Object data in JSON

• • • •

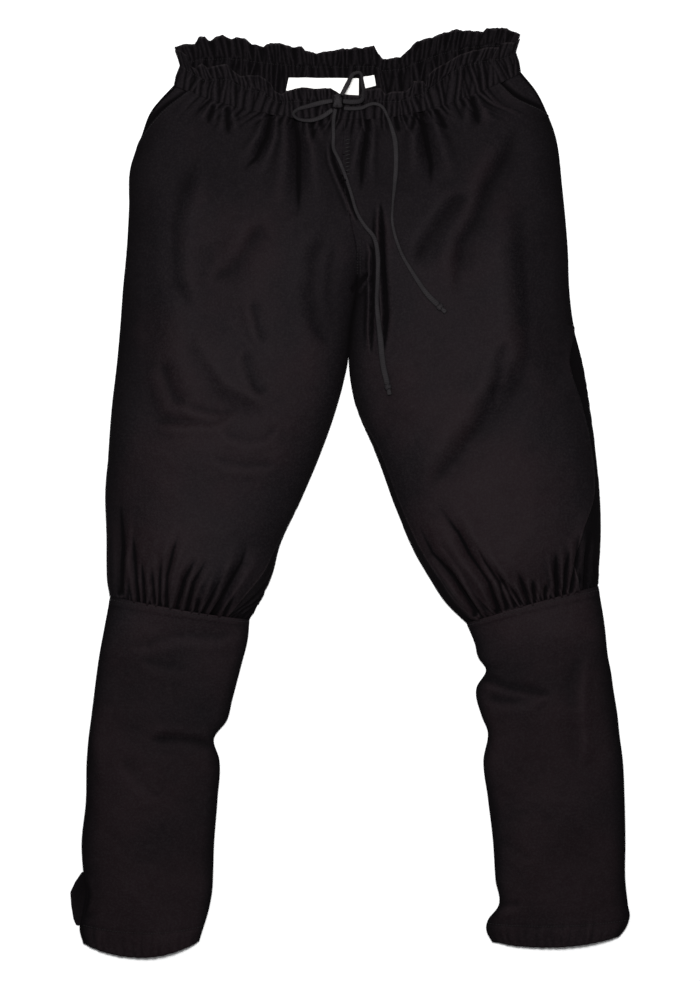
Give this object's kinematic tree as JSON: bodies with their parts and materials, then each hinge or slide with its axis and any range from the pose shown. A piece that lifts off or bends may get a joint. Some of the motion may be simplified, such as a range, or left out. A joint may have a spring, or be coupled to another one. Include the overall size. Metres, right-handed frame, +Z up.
{
  "type": "viking trousers",
  "caption": "Baggy black cotton costume trousers laid flat, gathered at waist and knee, with narrow calves and a drawstring bow.",
  "frame": {"origin": "on the surface that the trousers lie on, under the middle of their outline", "axes": "+Y along the legs towards the waist, +X towards the wearer's left, +Z up out of the front of the cloth"},
  "size_m": [0.6484, 1.077, 0.0373],
  "materials": {
    "black_cotton": "matte woven cotton",
    "black_tape": "matte woven cotton tape",
    "white_label": "smooth woven label, bare"
  },
  "bodies": {
    "root": {"thigh_front_right": "black_cotton", "thigh_front_left": "black_cotton", "thigh_back_right": "black_cotton", "thigh_back_left": "black_cotton", "pocket_facing_right": "black_cotton", "pocket_facing_left": "black_cotton", "calf_front_right": "black_cotton", "calf_front_left": "black_cotton", "calf_back_right": "black_cotton", "calf_back_left": "black_cotton", "vent_facing_right": "black_cotton", "waistband_front": "black_cotton", "waistband_back": "black_cotton", "waist_label": "white_label", "size_tab": "white_label", "drawstring_knot": "black_tape", "drawstring_loop_right": "black_tape", "drawstring_loop_left": "black_tape", "drawstring_end_long": "black_tape", "drawstring_tip_long": "black_tape", "drawstring_end_short": "black_tape", "drawstring_tip_short": "black_tape"}
  },
  "joints": []
}
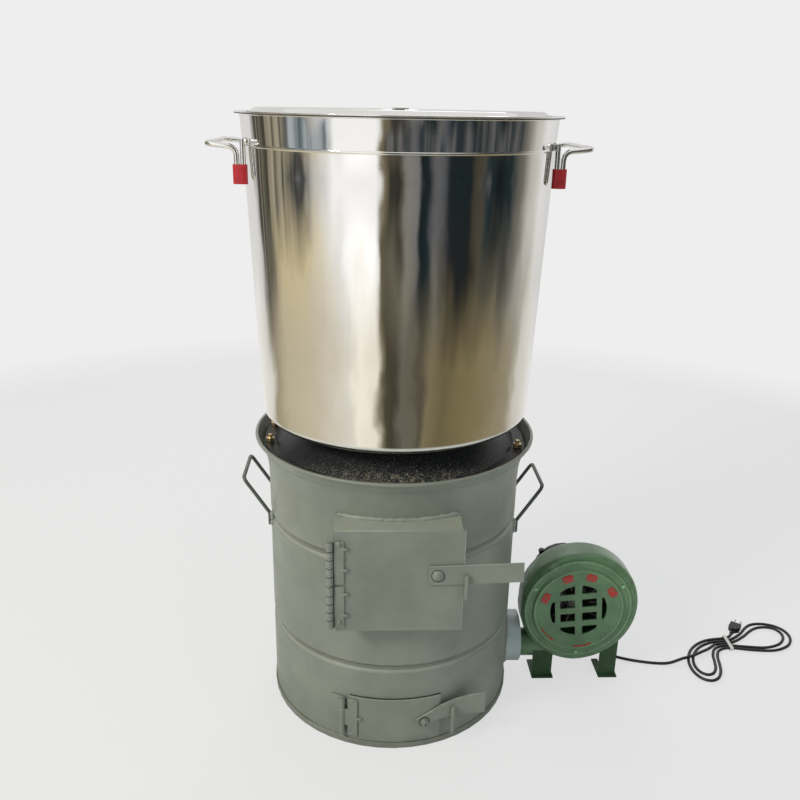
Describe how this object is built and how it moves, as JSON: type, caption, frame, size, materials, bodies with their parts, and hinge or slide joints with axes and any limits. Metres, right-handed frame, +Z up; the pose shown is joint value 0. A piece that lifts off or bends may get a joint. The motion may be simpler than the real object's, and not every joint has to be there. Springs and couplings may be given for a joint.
{
  "type": "coal_stove",
  "caption": "Drum-shaped coal stove with a fuel door, an ash door, an air pipe with a loose electric blower, and a tall lidded steel pot standing on its cast ring.",
  "frame": {"origin": "centre of the floor pan's underside, on the ground under the drum's axis", "axes": "+Z up along the drum's axis, -Y towards the side with both doors, +X towards the blower"},
  "size_m": [1.1594, 0.5328, 1.0627],
  "materials": {
    "drum_paint": "grey-green gloss paint, worn and dusty",
    "black_iron": "black varnish, dusty at the edges",
    "zinc": "yellow zinc plating",
    "fire_clay": "rough dry fire clay",
    "blower_paint": "green hammer-tone paint",
    "motor_black": "satin black",
    "fan_steel": "bare pressed steel",
    "bright_steel": "bright plated steel",
    "rubber": "smooth black",
    "tie": "white",
    "stainless": "mirror-polished stainless steel",
    "red_plastic": "moulded red"
  },
  "bodies": {
    "stove": {"floor_pan": "drum_paint", "drum_shell": "drum_paint", "collar": "drum_paint", "air_pipe": "drum_paint", "left_handle": "drum_paint", "right_handle": "drum_paint", "fuel_chute": "drum_paint", "fuel_hinge_lower_frame_leaf": "drum_paint", "fuel_hinge_upper_frame_leaf": "drum_paint", "fuel_hinge_lower_pin": "drum_paint", "fuel_hinge_upper_pin": "drum_paint", "fuel_keeper": "drum_paint", "ash_hinge_wall_leaf": "drum_paint", "ash_hinge_pin": "drum_paint", "ash_keeper": "drum_paint", "cast_ring": "black_iron", "ring_bolt_1": "zinc", "ring_bolt_2": "zinc", "ring_bolt_3": "zinc", "ring_bolt_4": "zinc", "ash_lining": "fire_clay", "ledge_ring": "fire_clay", "fire_lining": "fire_clay"},
    "fuel_door": {"fuel_door": "drum_paint", "fuel_hinge_lower_door_leaf": "drum_paint", "fuel_hinge_upper_door_leaf": "drum_paint", "fuel_latch_rivet": "drum_paint"},
    "fuel_latch": {"fuel_latch": "drum_paint"},
    "ash_door": {"ash_door": "drum_paint", "ash_hinge_door_leaf": "drum_paint", "ash_latch_bolt": "drum_paint"},
    "ash_latch": {"ash_latch": "drum_paint"},
    "grate": {"grate": "black_iron"},
    "blower": {"blower_casing": "blower_paint", "blower_cover": "blower_paint", "left_foot": "blower_paint", "right_foot": "blower_paint", "cover_screw_1": "bright_steel", "cover_screw_2": "bright_steel", "cover_screw_3": "bright_steel", "motor_body": "motor_black", "motor_cap": "motor_black", "cable_gland": "rubber", "cord_run": "rubber", "cord_hank": "rubber", "plug": "rubber", "cord_tie": "tie", "plug_pin_1": "bright_steel", "plug_pin_2": "bright_steel"},
    "impeller": {"impeller": "fan_steel", "motor_shaft": "bright_steel"},
    "pot": {"pot": "stainless", "pot_left_handle": "stainless", "pot_right_handle": "stainless", "pot_left_front_sleeve": "red_plastic", "pot_left_back_sleeve": "red_plastic", "pot_right_front_sleeve": "red_plastic", "pot_right_back_sleeve": "red_plastic"},
    "pot_lid": {"pot_lid": "stainless", "lid_handle": "stainless"}
  },
  "joints": [
    {"name": "fuel_door_hinge", "type": "hinge", "parent": "stove", "child": "fuel_door", "pos_m": [-0.108, -0.2637, 0.354], "axis": [0, 0, -1], "range_deg": [0, 120]},
    {"name": "fuel_latch_pivot", "type": "hinge", "parent": "fuel_door", "child": "fuel_latch", "pos_m": [0.062, -0.2631, 0.371], "axis": [0, -1, 0], "range_deg": [0, 60]},
    {"name": "ash_door_hinge", "type": "hinge", "parent": "stove", "child": "ash_door", "pos_m": [-0.09129, -0.21198, 0.06], "axis": [0, 0, -1], "range_deg": [0, 120]},
    {"name": "ash_latch_pivot", "type": "hinge", "parent": "ash_door", "child": "ash_latch", "pos_m": [0.05035, -0.2234, 0.058], "axis": [0.2198, -0.9755, 0], "range_deg": [0, 60]},
    {"name": "blower_pull", "type": "slide", "parent": "stove", "child": "blower", "axis": [1, 0, 0], "range_m": [0, 0.12]},
    {"name": "fan_spin", "type": "hinge", "parent": "blower", "child": "impeller", "pos_m": [0.357, -0.00816, 0.16], "axis": [0, 1, 0], "continuous": true},
    {"name": "pot_lift", "type": "slide", "parent": "stove", "child": "pot", "axis": [0, 0, 1], "range_m": [0, 0.25]},
    {"name": "lid_lift", "type": "slide", "parent": "pot", "child": "pot_lid", "axis": [0, 0, 1], "range_m": [0, 0.3]},
    {"name": "grate_lift", "type": "slide", "parent": "stove", "child": "grate", "axis": [0, 0, 1], "range_m": [0, 0.02]}
  ]
}
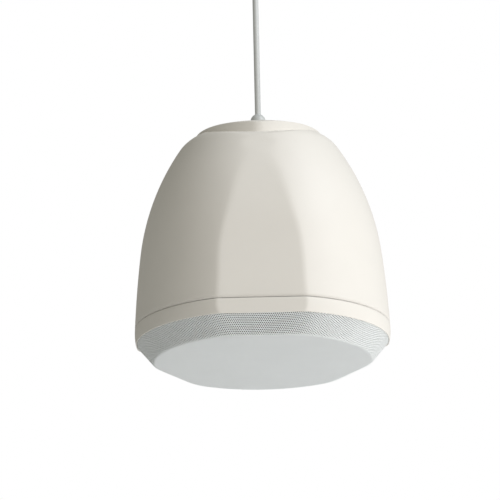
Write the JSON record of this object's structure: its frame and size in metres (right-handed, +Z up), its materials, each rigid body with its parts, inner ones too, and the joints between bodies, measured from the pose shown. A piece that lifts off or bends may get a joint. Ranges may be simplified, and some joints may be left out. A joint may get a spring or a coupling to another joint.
{
  "type": "pendant speaker",
  "caption": "Bell-shaped pendant loudspeaker with shallow facets, a domed cable gland and a perforated grille below, hung on its own cable from a ceiling cup.",
  "frame": {"origin": "middle of the ceiling plate's top face, between its two screw holes", "axes": "+Z up out of the ceiling plate, +Y through one screw hole; a facet looks along -Y"},
  "size_m": [0.306, 0.2959, 0.5275],
  "materials": {
    "shell_plastic": "moulded ABS, fine matte texture, warm off-white",
    "grille_paint": "perforated steel, light grey powder coat",
    "gland_nylon": "light grey polyamide, satin",
    "cable_jacket": "white PVC jacket, satin",
    "black_plastic": "black ABS, matte",
    "gasket_foam": "closed-cell foam, black",
    "scrim_cloth": "acoustic cloth, black",
    "wadding": "polyester wadding, white",
    "zinc_steel": "zinc plated",
    "black_steel": "black electrocoat",
    "ferrite": "sintered ferrite, dark grey",
    "cone_pulp": "coated pulp cone, matte black",
    "black_rubber": "butyl rubber, matte",
    "spider_cloth": "resin-set cotton, ochre",
    "copper_wire": "enamelled copper",
    "dome_silk": "coated silk, dark grey",
    "circuit_board": "glass-epoxy with solder mask",
    "film_capacitor": "dipped film, satin red",
    "cement": "ceramic body, white",
    "lamination": "varnished laminations",
    "winding_tape": "polyester tape, yellow",
    "crimp_metal": "crimped aluminium",
    "lead_jacket": "PVC lead, red and black"
  },
  "bodies": {
    "frame": {"enclosure_shell": "shell_plastic", "front_bezel": "shell_plastic", "top_lid": "shell_plastic", "ceiling_cup": "shell_plastic", "front_grille": "grille_paint", "gland_body": "gland_nylon", "gland_nut": "gland_nylon", "gland_locknut": "gland_nylon", "cord_grip": "gland_nylon", "grip_nut": "gland_nylon", "cable": "cable_jacket", "front_baffle": "black_plastic", "port_tubes": "black_plastic", "tap_switch": "black_plastic", "terminal_block": "black_plastic", "tweeter_faceplate": "black_plastic", "driver_terminals": "black_plastic", "baffle_gasket": "gasket_foam", "driver_gasket": "gasket_foam", "grille_scrim": "scrim_cloth", "damping_lining": "wadding", "bezel_screws": "zinc_steel", "driver_screws": "black_steel", "board_screws": "zinc_steel", "transformer_screws": "zinc_steel", "suspension_screws": "zinc_steel", "lid_screws": "zinc_steel", "cup_screws": "zinc_steel", "suspension_plate": "zinc_steel", "ceiling_plate": "zinc_steel", "transformer_strap": "zinc_steel", "magnet_top_plate": "zinc_steel", "magnet_back_plate": "zinc_steel", "tweeter_post": "zinc_steel", "tweeter_yoke": "black_steel", "tweeter_pole_plate": "zinc_steel", "driver_basket": "black_steel", "magnet_ring": "ferrite", "tweeter_magnet": "ferrite", "woofer_surround": "black_rubber", "gland_seal": "black_rubber", "roof_grommet": "black_rubber", "woofer_spider": "spider_cloth", "tweeter_surround": "dome_silk", "crossover_board": "circuit_board", "crossover_inductor": "copper_wire", "crossover_capacitors": "film_capacitor", "crossover_resistor": "cement", "transformer_core": "lamination", "transformer_winding": "winding_tape", "cable_ferrule": "crimp_metal", "ceiling_ferrule": "crimp_metal", "driver_leads": "lead_jacket", "input_lead": "lead_jacket"},
    "woofer_diaphragm": {"woofer_cone": "cone_pulp", "voice_coil": "copper_wire"},
    "tweeter_diaphragm": {"tweeter_dome": "dome_silk"},
    "tap_selector": {"tap_knob": "black_plastic"}
  },
  "joints": [
    {"name": "woofer_travel", "type": "slide", "parent": "frame", "child": "woofer_diaphragm", "axis": [0, 0, 1], "range_m": [-0.004, 0.004], "stiffness_N_per_m": 1500, "deforming": ["woofer_surround", "woofer_spider"]},
    {"name": "tweeter_travel", "type": "slide", "parent": "frame", "child": "tweeter_diaphragm", "axis": [0, 0, 1], "range_m": [-0.0004, 0.0004], "stiffness_N_per_m": 1500, "deforming": ["tweeter_surround"]},
    {"name": "tap_turn", "type": "hinge", "parent": "frame", "child": "tap_selector", "pos_m": [0, 0.108, -0.4898], "axis": [0, 0, 1], "range_deg": [0, 150]}
  ]
}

• • • •

* [Written problem]:
Go through the records and gather the lines that hold "lifts".

* [Response to the task]:
Give this object's kinematic tree as JSON: bodies with their parts and materials, then each hinge or slide with its axis and any range from the pose shown. A piece that lifts off or bends may get a joint. Some of the motion may be simplified, such as a range, or left out. A joint may have a spring, or be coupled to another one. Include the overall size. Metres, right-handed frame, +Z up.
Describe how this object is built and how it moves, as JSON: type, caption, frame, size, materials, bodies with their parts, and hinge or slide joints with axes and any limits. Metres, right-handed frame, +Z up; the pose shown is joint value 0. A piece that lifts off or bends may get a joint. The motion may be simpler than the real object's, and not every joint has to be there. Springs and couplings may be given for a joint.
Write the JSON record of this object's structure: its frame and size in metres (right-handed, +Z up), its materials, each rigid body with its parts, inner ones too, and the joints between bodies, measured from the pose shown. A piece that lifts off or bends may get a joint. Ranges may be simplified, and some joints may be left out. A joint may get a spring or a coupling to another joint.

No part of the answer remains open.